The issue at Rugeley is not that workers are ungrateful for the jobs Amazon has given them, or even that they find these jobs unpleasant. Most of Rugeley’s workers come from mining families, a stock not exactly known for its weak-livered dandyism. It doesn’t matter that these jobs are hard. It’s that they have no future. … The jobs in the Rugeley fulfillment center are almost always temporary positions handed out by agencies on zero-hour contracts. Nothing is guaranteed, and a fulfillment associate’s job can completely disappear between one day and the next. As such, the local economy is not recovering as locals hoped. Amazon is not investing in the town’s people; instead, it’s mechanizing them.

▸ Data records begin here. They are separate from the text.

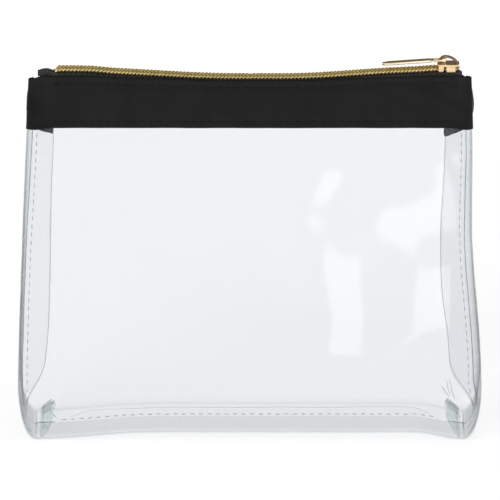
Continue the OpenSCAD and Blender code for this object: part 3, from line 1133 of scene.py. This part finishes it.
def makeSlider():
    def flat(a, b, level):
        return Vector((slider["x"] + a, b, level))

    shape = newShape()
    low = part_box("slider_body")[0].z
    addExtrusion(shape, heartOutline(), plateTop - slider["plate"], plateTop, flat)
    addExtrusion(shape, heartOutline(), low, low + slider["plate"], flat)
    half = slider["length"] / 2
    lips = [(-half + 0.3 * mm, -half + 3.0 * mm, 3.72 * mm, 0.5 * mm),
            (-half + 3.7 * mm, half - 1.6 * mm, 3.95 * mm, 1.0 * mm)]
    for side in (-1, 1):  # lips that wrap round the coils, with a waist between tail and shoulder
        for start, end, out, step in lips:
            outline = [(start, 3.3 * mm), (end, 3.3 * mm),
                       (end - 0.2 * mm, out - 0.1 * mm), (start + 0.3 * mm, out)]
            outline = [(a, side * b) for a, b in (outline if side > 0 else reversed(outline))]
            addExtrusion(shape, outline, tapeTop + 0.3 * mm, plateTop - step, flat)
    post = [(half - 4.0 * mm, 0), (half - 2.4 * mm, -0.2 * mm),
            (half - 0.5 * mm, 0), (half - 2.4 * mm, 0.2 * mm)]
    addExtrusion(shape, post, low + 0.4 * mm, plateTop - 0.4 * mm, flat)
    item = makePiece("sliderBody", shape, [bodyGold], bevel=slider["bevel"])
    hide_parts("slider_body")
    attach(item, "slider")


def makeBridge():
    # a band of metal arched from the tail to the nose of the top plate
    corners = [(-3.6, 1.9), (-3.7, 3.2), (-3.2, 4.6), (-1.9, 5.35), (-0.2, 5.3), (1.5, 4.75),
               (2.9, 3.85), (3.8, 2.8), (4.1, 1.9)]
    path = []
    for k in range(len(corners) - 1):  # an even curve through the corners
        p0, p1 = corners[max(k - 1, 0)], corners[k]
        p2, p3 = corners[k + 1], corners[min(k + 2, len(corners) - 1)]
        for step in range(3):
            t = step / 3
            path.append(tuple(
                0.5 * (2 * b + (c - a) * t + (2 * a - 5 * b + 4 * c - d) * t * t
                       + (3 * b - a - 3 * c + d) * t ** 3)
                for a, b, c, d in zip(p0, p1, p2, p3)))
    path.append(corners[-1])
    shape = newShape()
    rings = []
    for i, (a, b) in enumerate(path):
        before, after = path[max(i - 1, 0)], path[min(i + 1, len(path) - 1)]
        length = math.hypot(after[0] - before[0], after[1] - before[1])
        na, nb = -(after[1] - before[1]) / length, (after[0] - before[0]) / length
        ring = []
        for k in range(12):
            turn = 2 * math.pi * k / 12
            wide = 0.9 * math.copysign(abs(math.cos(turn)) ** 0.55, math.cos(turn))
            deep = 0.52 * math.copysign(abs(math.sin(turn)) ** 0.6, math.sin(turn))
            x = slider["x"] + (a + na * deep) * mm
            ring.append(Vector((x, wide * mm, zipHeight + (b + nb * deep) * mm)))
        rings.append(ring)
    addRings(shape, rings)
    # the bridge takes the darker gold, painted shade
    item = makePiece("sliderBridge", shape, [shadedBridgeGold], subdivide=1)
    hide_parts("slider_bridge")
    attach(item, "slider")


def makePull():
    tilt = math.radians(pull["slope"])

    def lay(a, b, c):  # a runs back from the pin along the bar, b across it, c up from it
        return Vector((pull["pinX"] - a * math.cos(tilt) - c * math.sin(tilt), b,
                       pull["pinZ"] - a * math.sin(tilt) + c * math.cos(tilt)))

    shape = newShape()
    half = pull["width"] / 2
    reach = pull["length"]
    edge = [(5.4 * mm, -1.2 * mm), (6.6 * mm, -half), (reach - 3.2 * mm, -half),
            (reach - 1.2 * mm, -half + 0.6 * mm), (reach, -0.5 * mm)]
    outline = edge + [(a, -b) for a, b in reversed(edge)]
    addExtrusion(shape, list(reversed(outline)), -pull["thick"] / 2, pull["thick"] / 2, lay)
    for side in (-1, 1):
        arm = [(-0.9 * mm, -0.45 * mm), (-0.9 * mm, 0.45 * mm), (-0.45 * mm, 0.9 * mm), (0.45 * mm, 0.9 * mm),
               (1.1 * mm, 0.45 * mm), (5.8 * mm, 0.42 * mm), (5.8 * mm, -0.42 * mm), (1.1 * mm, -0.45 * mm),
               (0.45 * mm, -0.9 * mm), (-0.45 * mm, -0.9 * mm)]
        inner, outer = 1.22 * mm, 1.98 * mm
        low, high = (inner, outer) if side > 0 else (-outer, -inner)
        addExtrusion(shape, list(reversed(arm)), low, high, lambda a, c, level: lay(a, level, c))
    neck = [(4.6 * mm, -1.9 * mm), (4.6 * mm, 1.9 * mm), (6.2 * mm, 1.75 * mm), (6.2 * mm, -1.75 * mm)]
    addExtrusion(shape, neck, -0.45 * mm, 0.45 * mm, lay)
    pin = [(0.58 * mm * math.cos(math.pi * k / 8), 0.58 * mm * math.sin(math.pi * k / 8)) for k in range(16)]
    addExtrusion(shape, pin, -1.5 * mm, 1.5 * mm, lambda a, c, level: lay(a, level, c))
    item = makePiece("pullTab", shape, [pullGold], bevel=pull["bevel"])
    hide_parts("pull_tab")
    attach(item, "pull")


makeSlider()
makeBridge()
makePull()
print("stage: slider and pull made")

stitch = {"long": 2.75 * mm, "radius": 0.17 * mm, "dip": 0.16 * mm, "filmLong": 1.9 * mm}


def addStitch(shape, start, end, out):
    # one stitch: a short thread that dips into the material at both ends
    def taper(share):
        return stitch["radius"] * (0.35 + 0.65 * math.sin(math.pi * min(max(share, 0.06), 0.94)) ** 0.4)

    line = []
    for i in range(6):
        share = i / 5
        lift = stitch["dip"] * (4 * share * (1 - share)) - stitch["dip"] * 0.75
        line.append(start.lerp(end, share) + out * lift)
    addTube(shape, line, taper)


def bandStitches(shape, low, high, z, back, seed):
    pitch = pouch["stitchPitch"]
    sign = 1 if back else -1
    first = math.ceil(low / pitch)
    for i in range(first, int(high // pitch)):
        start = i * pitch + (pitch - stitch["long"]) / 2
        ends = []
        for x in (start, start + stitch["long"]):
            deep = halfDepth(z) + band["outer"] + bandOut(x, z, seed) + 0.10 * mm
            droop = bandSag(x, z, back) + 0.18 * mm * ripple(x, 0, 19 * mm, seed + 6)
            ends.append(Vector((x, sign * deep, z + droop)))
        addStitch(shape, ends[0], ends[1], Vector((0, sign, 0)))


def tapeStitches(shape, low, high, back):
    pitch = 2.4 * mm
    sign = 1 if back else -1
    for i in range(math.ceil(low / pitch), int(high // pitch)):
        ends = [Vector((i * pitch + step, sign * 3.9 * mm, tapeTop + zipSag(i * pitch) - 0.02 * mm))
                for step in (0.2 * mm, 2.0 * mm)]
        addStitch(shape, ends[0], ends[1], Vector((0, 0, 1)))


def makeBandStitches():
    hemHeight = bandLow + band["hemRow"]
    topHeight = bandTop - band["topRow"]
    pieces = [("frontBandStitches", -88, 88, False), ("backBandStitchesLeft", -88, 0, True),
              ("backBandStitchesRight", 0, 88, True)]
    for name, low, high, back in pieces:
        shape = newShape()
        seed = band["backSeed"] if back else band["frontSeed"]
        bandStitches(shape, low * mm, high * mm, hemHeight, back, seed)
        bandStitches(shape, low * mm, high * mm, topHeight, back, seed)
        tapeStitches(shape, max(low, -83) * mm, min(high, 80) * mm, back)
        item = makePiece(name, shape, [bandThread])
        if back:
            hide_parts("back_hem_stitch", "back_top_stitch", "back_tape_stitch")
            bendWithLip(item)
        else:
            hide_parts("front_hem_stitch", "front_top_stitch", "front_tape_stitch")
            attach(item, "root")


def makeFilmStitches():
    pitch = pouch["stitchPitch"]
    for side, name in ((-1, "left"), (1, "right")):
        shape = newShape()
        for i in range(4, int((bandLow - 2 * mm) // pitch)):
            ends = []
            for z in (i * pitch, i * pitch + stitch["filmLong"]):
                x = side * (sideWidth(z, side) - valleyAt(z, side) - 2.2 * mm)
                ends.append(Vector((x, -1.15 * mm, z)))
            addStitch(shape, ends[0], ends[1], Vector((0, -1, 0)))
        item = makePiece("sideStitches" + name.title(), shape, [filmThread])
        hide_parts("side_seam_" + name)
        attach(item, "root")
        shape = newShape()
        for i in range(-5, 5):
            ends = []
            for y in (i * pitch + 0.4 * mm, i * pitch + 0.4 * mm + stitch["filmLong"]):
                bow = 1 - (y / (21 * mm)) ** 2
                reach = 1.9 * mm
                x = pouch["floorHalf"] - 1.2 * mm - 0.70 * reach
                ends.append(Vector((side * (x - 0.35 * mm), y, 0.9 * mm + 4.4 * mm * bow + 0.62 * reach
                                    + baseRise(side * x) + 0.45 * mm)))
            addStitch(shape, ends[0], ends[1], Vector((-side * 0.8, 0, 0.6)))
        item = makePiece("cornerStitches" + name.title(), shape, [filmThread])
        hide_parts("corner_seam_" + name)
        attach(item, "root")
    shape = newShape()
    half = pouch["floorHalf"] - 10 * mm
    for i in range(math.ceil(-half / pitch), int(half // pitch)):
        ends = []
        for x in (i * pitch, i * pitch + stitch["filmLong"]):
            ends.append(Vector((x, 0.35 * mm, baseRise(x) + 1.68 * mm + 0.1 * mm * math.sin(x * 900))))
        addStitch(shape, ends[0], ends[1], Vector((0, 0, 1)))
    item = makePiece("baseStitches", shape, [filmThread])
    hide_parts("base_seam")
    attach(item, "root")


makeBandStitches()
makeFilmStitches()
print("stage: stitches made")

makeRoom()
makeCamera()
print("stage: scene ready")
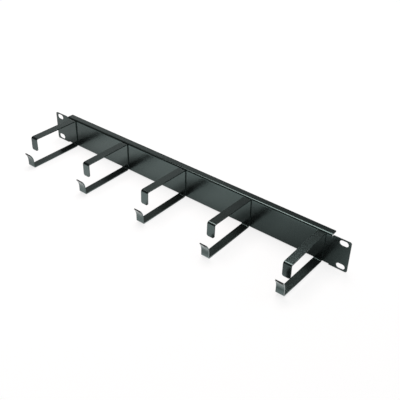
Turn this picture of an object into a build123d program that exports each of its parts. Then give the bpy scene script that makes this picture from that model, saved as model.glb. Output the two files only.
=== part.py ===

Brownlee talks to Ben Roberts, whose photo series Amazon Unpacked documents Rugeley’s “vast” and “shockingly quiet” shipping center:
“The workers at Rugeley are effectively human robots,” Roberts says. “And the only reason Amazon doesn’t actually replace them with robots is they’ve yet to find a machine that can handle so many different sized packages.” … “When you buy something from an independent retailer, you might pay more than Amazon, but that extra bit is an investment,” Roberts explains. “When you pay it, you’re investing in the quality of not only your own life but the life of the community around you.”
Dustin Kurtz reacts:
The same panicked grasping by local governments at jobs, no matter how temporary or poorly paid, that led to the placement of the warehouse in Rugeley is how Amazon managed to place packing plants in other locations as well. Amazon (a company that receives more money from the UK government than it pays in taxes, remember) currently has other UK “fulfillment centers” in Hemel Hempsted, Hertfordshire; Swansea, Wales; Doncaster, South Yorkshire and Peterborough, Cambridgeshire, former mining towns all. At what point will those communities be forced to ask what, in fact, Amazon is giving back to them, if anything?